Version-Release number of selected component (if applicable):

  openshift v4.2

How reproducible:

  Always

Steps to Reproduce:

    0. Try to move monitoring pod as on comment #5, but got partially success , and partially failure.
    1. Try to move rest of remaining pods on worker nodes by followed steps suggested by  Richard Vanderpool at private comment #6.
    2. Delete the pod with "oc delete pod openshift-state-metrics-xxxxxxxxxx-xxxxx -n openshift-monitoring" accordingly, but the pod was started again on the worker node and did not move to the infra node.
    3. At this time, when checked the pod spec.nodeSelector of openshift-state-metrics-xxxxxxxxxx-xxxxx, it was set as `spec.nodeSelector.kubernetes.io / os = linux`.
    4. When checked another pod which is assigned to the infra node as expected, I found that it was set as `spec.nodeSelector.node-role.kubernetes.io/infra =" "`.

Actual results:
    
    As above in the Problem description, referring to the procedure of [1],  added two worker nodes and changed them to infra node.

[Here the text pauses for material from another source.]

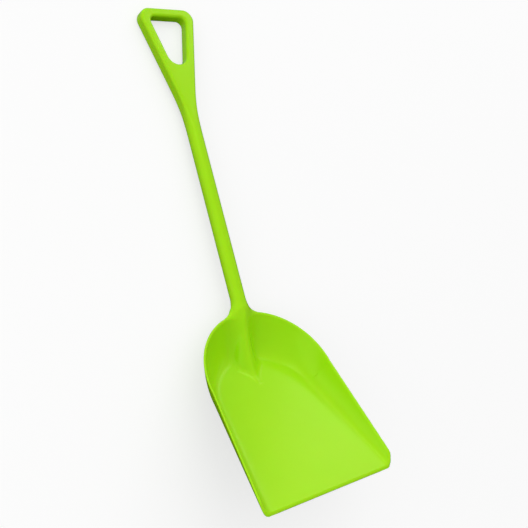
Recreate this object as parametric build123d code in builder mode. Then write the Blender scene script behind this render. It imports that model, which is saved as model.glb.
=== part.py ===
"""Scoop snow shovel moulded in one piece from polypropylene, in two shots.

The first shot is a ribbed core, which runs from the neck through the shaft into the loop of the D-grip. The
second shot is the green moulding around it: the scoop pan, the neck with its tapering spine, the shaft and
the grip. The two shots are modelled as the zones in which they are described: pan, neck, shaft and grip
outside, and a neck, a shaft and a grip core inside, keyed to each other by tenons.

Object frame, in millimetres: the shovel lies face up, as it rests on a floor on its heel and on the back of
its grip. +Y runs along the shovel towards the grip, +X across it, +Z up. The origin is the bottom centre of
the object's box. Places on the pan are given along its floor from the mouth and up from its floor, and
places on the handle are given along the shaft's axis from the point where it crosses the pan's rim.
"""

from math import atan, cos, radians, sin, sqrt, tan
import os

from build123d import *

# ---- how the shovel lies -------------------------------------------------------------------------------
LIFT = 32.9  # angle between the pan's floor and the shaft, degrees
REST_TILT = 2.1  # the shaft's fall towards the grip when the shovel rests on heel and grip, degrees
PITCH = LIFT + REST_TILT  # the floor of the pan falls this much from its mouth to its heel, degrees
MOUTH_Y, MOUTH_Z = -536.5, 200.29  # middle of the floor's front edge in the object frame

# ---- scoop pan -----------------------------------------------------------------------------------------
FLOOR_MOUTH = 320.0  # width of the flat floor at its front
FLOOR_SIDE = 230.0  # width of the floor where its straight sides end
FLOOR_BACK = 338.0  # length of the floor to the foot of the rear wall
SIDE_Y = 248.0  # length of the floor to where its straight sides end
MOUTH_RUN, MOUTH_RISE = 9.5, 12.5  # how far the wall leans out, and how high its rim is, at the floor's front
SIDE_RUN, SIDE_RISE = 36.5, 52.5  # the same where the straight sides end
BACK_RUN, BACK_RISE = 61.0, 82.5  # the same at the middle of the rear wall
WALL_CURL = 0.9  # how strongly the wall curls up from the floor, 0 for a straight wall
WALL = 4.6  # thickness of the walls, level
FLOOR = 5.0  # thickness of the floor
LIP = 4.6  # the mouth's bevelled edge stands out this far from the front of the floor
LIP_CORNER = 12.0  # radius of the mouth's two corners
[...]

       [1] https://docs.openshift.com/container-platform/4.2/machine_management/creating-infrastructure-machinesets.html#infrastructure-moving-monitoring_creating-infrastructure-machinesets

   I tried to move Openshift-state-metrics-xxxxxxxxxx-xxxxx pod from worker node to infra node, but failed to launch it on the infra node as above. 
  Would you please tell me how to deal with this case.
    
    What else the customer noticed is that when I checked the ConfigMap definition of monitoring in [1] after this failure, there was a setting for kubeStateMetrics. They think this is for  “kube” -state-metrics-xxxxxxxxxx-xxxxx psods.
    However, in this case, they also found that there is no definition which is for the "openshift" -state-metrics-xxxxxxxxxx-xxxx Pods. Is this relevant to this issue or nothing to do with ?
    
    `` `
    Save the following ConfigMap definition as the cluster-monitoring-configmap.yaml file:
    -
    apiVersion: v1
    kind: ConfigMap
    metadata:
      name: cluster-monitoring-config
      namespace: openshift-monitoring
    data:
      config.yaml: | +
        alertmanagerMain:
          nodeSelector:
            node-role.kubernetes.io/infra: ""
        prometheusK8s:
          nodeSelector:
            node-role.kubernetes.io/infra: ""
        prometheusOperator:
          nodeSelector:
            node-role.kubernetes.io/infra: ""
        grafana:
          nodeSelector:
            node-role.kubernetes.io/infra: ""
        k8sPrometheusAdapter:
          nodeSelector:
            node-role.kubernetes.io/infra: ""
        kubeStateMetrics:  ----> Definition for kube-state-metrics-xxxxxxxxxx-xxxxx? ?
          nodeSelector:
            node-role.kubernetes.io/infra: ""
        telemeterClient:
          nodeSelector:
            node-role.kubernetes.io/infra: ""
        
  ----> But,  where's definision for openshift-state-metrics-xxxxxxxxxx-xxxx , isn't that needed ? ?
        (Is the content of the manual incomplete, or just it's not needed ??)
    `` `

Expected results:

   To achieve documented steps at https://docs.openshift.com/container-platform/4.2/machine_management/creating-infrastructure-machinesets.html#infrastructure-moving-monitoring_creating-infrastructure-machinesets,     nodeSelector for openshift-state-metrics pod should be configurable.

Additional info:

    1. Procedure.txt (14.3 kB)
    
    2. Openshift-monitoring__oc_get_pod_openshift-state-metrics-65488cbc6f-zf5g7.txt (7.6 kB)
       oc get pod openshift-state-metrics -o yaml result
    
    3. Openshift-monitoring__oc_get_pod_alertmanager-main-0.txt (9.9 kB)
       oc get pod alertmanager-main-0 -o yaml result (attached as reference of Pod that starts normally in infra node)
    
    4. Openshift-monitoring__oc_get_all.txt (29.2 kB)
       oc get all results

Comment 6 Pawel Krupa 2020-02-27 14:17:04 UTC
This feature is supported since 4.2 (or maybe earlier). You need to add:

openshiftStateMetrics:
  nodeSelector:
    node-role.kubernetes.io/infra: ""

to cluster-monitoring-config ConfigMap. The same way as for other components.